| Exercise details |
Pull out the lines from the line containing "bpy.context.scene.collection.objects.link(empty)" through the line containing "PANEL = Matrix.Translation((0, -0.072, 0.5735))", both lines included, and copy them exactly.
===== Available data
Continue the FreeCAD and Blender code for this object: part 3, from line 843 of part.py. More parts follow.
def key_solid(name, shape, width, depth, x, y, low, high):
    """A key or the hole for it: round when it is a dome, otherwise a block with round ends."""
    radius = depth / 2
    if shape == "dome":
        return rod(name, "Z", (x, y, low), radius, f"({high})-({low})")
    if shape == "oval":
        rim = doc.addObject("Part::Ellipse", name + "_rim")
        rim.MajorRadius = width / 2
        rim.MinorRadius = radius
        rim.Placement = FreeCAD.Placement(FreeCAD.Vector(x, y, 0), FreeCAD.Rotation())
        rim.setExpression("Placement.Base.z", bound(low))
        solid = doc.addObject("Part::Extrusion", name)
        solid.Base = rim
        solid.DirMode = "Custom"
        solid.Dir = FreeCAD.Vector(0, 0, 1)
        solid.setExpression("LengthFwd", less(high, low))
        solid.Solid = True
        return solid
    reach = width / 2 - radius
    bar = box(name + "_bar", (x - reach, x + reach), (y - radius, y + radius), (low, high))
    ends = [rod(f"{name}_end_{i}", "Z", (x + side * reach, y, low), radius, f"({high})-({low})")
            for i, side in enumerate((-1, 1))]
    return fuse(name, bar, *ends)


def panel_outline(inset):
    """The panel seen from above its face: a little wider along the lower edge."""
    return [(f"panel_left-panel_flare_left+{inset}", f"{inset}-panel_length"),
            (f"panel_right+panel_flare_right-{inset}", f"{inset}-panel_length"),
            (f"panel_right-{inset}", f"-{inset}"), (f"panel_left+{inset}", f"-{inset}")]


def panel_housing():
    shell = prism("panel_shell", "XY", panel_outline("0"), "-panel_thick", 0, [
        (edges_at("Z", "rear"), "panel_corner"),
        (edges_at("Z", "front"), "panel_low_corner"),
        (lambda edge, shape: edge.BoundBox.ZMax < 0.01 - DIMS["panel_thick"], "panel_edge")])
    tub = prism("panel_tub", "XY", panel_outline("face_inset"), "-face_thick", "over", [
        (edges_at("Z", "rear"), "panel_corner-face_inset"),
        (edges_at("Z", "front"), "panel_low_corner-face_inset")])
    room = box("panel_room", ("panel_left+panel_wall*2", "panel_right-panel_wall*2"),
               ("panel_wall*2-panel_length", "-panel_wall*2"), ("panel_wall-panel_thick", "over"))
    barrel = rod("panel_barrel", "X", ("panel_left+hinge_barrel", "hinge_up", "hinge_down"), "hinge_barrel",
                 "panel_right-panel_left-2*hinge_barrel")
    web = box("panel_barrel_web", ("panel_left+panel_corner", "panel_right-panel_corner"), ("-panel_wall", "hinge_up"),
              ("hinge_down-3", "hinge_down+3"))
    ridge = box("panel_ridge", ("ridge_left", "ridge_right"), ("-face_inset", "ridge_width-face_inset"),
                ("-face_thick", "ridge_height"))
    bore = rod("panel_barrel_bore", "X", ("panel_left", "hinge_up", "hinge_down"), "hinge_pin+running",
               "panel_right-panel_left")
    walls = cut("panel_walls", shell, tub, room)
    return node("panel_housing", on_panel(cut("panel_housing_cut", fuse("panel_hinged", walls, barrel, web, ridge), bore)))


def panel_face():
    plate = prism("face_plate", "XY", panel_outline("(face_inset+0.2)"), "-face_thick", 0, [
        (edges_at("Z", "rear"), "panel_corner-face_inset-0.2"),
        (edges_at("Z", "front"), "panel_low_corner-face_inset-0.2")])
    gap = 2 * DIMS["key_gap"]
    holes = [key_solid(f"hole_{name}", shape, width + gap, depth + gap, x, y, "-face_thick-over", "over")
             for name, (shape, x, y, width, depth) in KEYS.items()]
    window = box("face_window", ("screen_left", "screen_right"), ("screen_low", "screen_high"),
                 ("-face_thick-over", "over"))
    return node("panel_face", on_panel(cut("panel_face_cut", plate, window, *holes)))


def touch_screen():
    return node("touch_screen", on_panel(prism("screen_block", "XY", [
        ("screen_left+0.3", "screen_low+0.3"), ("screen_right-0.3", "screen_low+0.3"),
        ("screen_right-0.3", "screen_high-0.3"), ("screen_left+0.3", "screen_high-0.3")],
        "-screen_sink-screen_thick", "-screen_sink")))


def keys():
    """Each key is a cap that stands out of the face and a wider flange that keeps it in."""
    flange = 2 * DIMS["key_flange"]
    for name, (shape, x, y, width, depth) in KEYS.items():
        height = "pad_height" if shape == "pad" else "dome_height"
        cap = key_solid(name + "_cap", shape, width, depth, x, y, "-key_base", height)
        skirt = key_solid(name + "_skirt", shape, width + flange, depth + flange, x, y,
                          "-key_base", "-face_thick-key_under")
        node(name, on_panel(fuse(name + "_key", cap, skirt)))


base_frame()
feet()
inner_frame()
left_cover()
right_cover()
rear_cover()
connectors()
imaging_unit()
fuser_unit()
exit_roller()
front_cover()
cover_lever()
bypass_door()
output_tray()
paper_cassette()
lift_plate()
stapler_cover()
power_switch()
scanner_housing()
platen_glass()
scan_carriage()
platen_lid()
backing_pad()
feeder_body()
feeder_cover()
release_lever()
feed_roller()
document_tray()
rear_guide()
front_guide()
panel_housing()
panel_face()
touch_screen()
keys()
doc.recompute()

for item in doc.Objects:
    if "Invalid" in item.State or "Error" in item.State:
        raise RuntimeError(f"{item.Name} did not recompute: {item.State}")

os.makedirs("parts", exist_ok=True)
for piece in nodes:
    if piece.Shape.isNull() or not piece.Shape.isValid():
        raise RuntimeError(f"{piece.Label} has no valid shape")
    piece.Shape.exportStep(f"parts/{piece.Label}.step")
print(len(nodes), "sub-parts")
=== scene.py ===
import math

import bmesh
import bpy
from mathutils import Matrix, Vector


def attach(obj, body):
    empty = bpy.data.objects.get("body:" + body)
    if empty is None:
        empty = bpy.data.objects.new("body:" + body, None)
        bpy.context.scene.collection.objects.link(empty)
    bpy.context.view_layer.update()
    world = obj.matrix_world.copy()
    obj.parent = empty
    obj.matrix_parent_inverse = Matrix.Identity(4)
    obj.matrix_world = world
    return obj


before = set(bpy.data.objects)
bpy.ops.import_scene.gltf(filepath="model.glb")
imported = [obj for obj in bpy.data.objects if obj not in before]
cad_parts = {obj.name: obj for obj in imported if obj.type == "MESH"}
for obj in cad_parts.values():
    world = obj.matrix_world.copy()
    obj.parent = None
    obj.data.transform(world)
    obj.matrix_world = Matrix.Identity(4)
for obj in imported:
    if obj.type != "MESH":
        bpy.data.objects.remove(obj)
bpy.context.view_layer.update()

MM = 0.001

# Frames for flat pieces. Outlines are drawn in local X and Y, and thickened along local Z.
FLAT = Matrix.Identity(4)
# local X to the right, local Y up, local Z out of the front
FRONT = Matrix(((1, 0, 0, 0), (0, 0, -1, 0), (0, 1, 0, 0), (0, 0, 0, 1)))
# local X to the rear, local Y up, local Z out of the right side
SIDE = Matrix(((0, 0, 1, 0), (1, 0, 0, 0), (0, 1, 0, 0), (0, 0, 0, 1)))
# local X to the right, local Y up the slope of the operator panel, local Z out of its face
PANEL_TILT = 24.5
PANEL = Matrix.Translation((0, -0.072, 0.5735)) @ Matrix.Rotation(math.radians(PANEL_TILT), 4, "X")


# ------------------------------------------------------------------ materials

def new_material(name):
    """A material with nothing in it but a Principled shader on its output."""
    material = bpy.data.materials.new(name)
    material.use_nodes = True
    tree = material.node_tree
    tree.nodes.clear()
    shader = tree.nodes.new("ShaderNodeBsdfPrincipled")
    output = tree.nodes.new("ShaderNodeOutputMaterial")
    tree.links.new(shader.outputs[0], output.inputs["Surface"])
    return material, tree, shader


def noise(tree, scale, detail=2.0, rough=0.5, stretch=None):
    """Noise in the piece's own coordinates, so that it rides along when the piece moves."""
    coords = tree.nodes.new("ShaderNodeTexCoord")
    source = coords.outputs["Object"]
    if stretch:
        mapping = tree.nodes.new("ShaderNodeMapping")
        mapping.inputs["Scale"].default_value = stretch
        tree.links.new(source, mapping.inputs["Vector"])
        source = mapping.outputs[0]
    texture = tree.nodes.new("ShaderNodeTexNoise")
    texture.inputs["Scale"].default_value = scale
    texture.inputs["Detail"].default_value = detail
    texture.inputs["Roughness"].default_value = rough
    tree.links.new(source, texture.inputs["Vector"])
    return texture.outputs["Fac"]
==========
| Final answer |
        bpy.context.scene.collection.objects.link(empty)
    bpy.context.view_layer.update()
    world = obj.matrix_world.copy()
    obj.parent = empty
    obj.matrix_parent_inverse = Matrix.Identity(4)
    obj.matrix_world = world
    return obj


before = set(bpy.data.objects)
bpy.ops.import_scene.gltf(filepath="model.glb")
imported = [obj for obj in bpy.data.objects if obj not in before]
cad_parts = {obj.name: obj for obj in imported if obj.type == "MESH"}
for obj in cad_parts.values():
    world = obj.matrix_world.copy()
    obj.parent = None
    obj.data.transform(world)
    obj.matrix_world = Matrix.Identity(4)
for obj in imported:
    if obj.type != "MESH":
        bpy.data.objects.remove(obj)
bpy.context.view_layer.update()

MM = 0.001

# Frames for flat pieces. Outlines are drawn in local X and Y, and thickened along local Z.
FLAT = Matrix.Identity(4)
# local X to the right, local Y up, local Z out of the front
FRONT = Matrix(((1, 0, 0, 0), (0, 0, -1, 0), (0, 1, 0, 0), (0, 0, 0, 1)))
# local X to the rear, local Y up, local Z out of the right side
SIDE = Matrix(((0, 0, 1, 0), (1, 0, 0, 0), (0, 1, 0, 0), (0, 0, 0, 1)))
# local X to the right, local Y up the slope of the operator panel, local Z out of its face
PANEL_TILT = 24.5
PANEL = Matrix.Translation((0, -0.072, 0.5735)) @ Matrix.Rotation(math.radians(PANEL_TILT), 4, "X")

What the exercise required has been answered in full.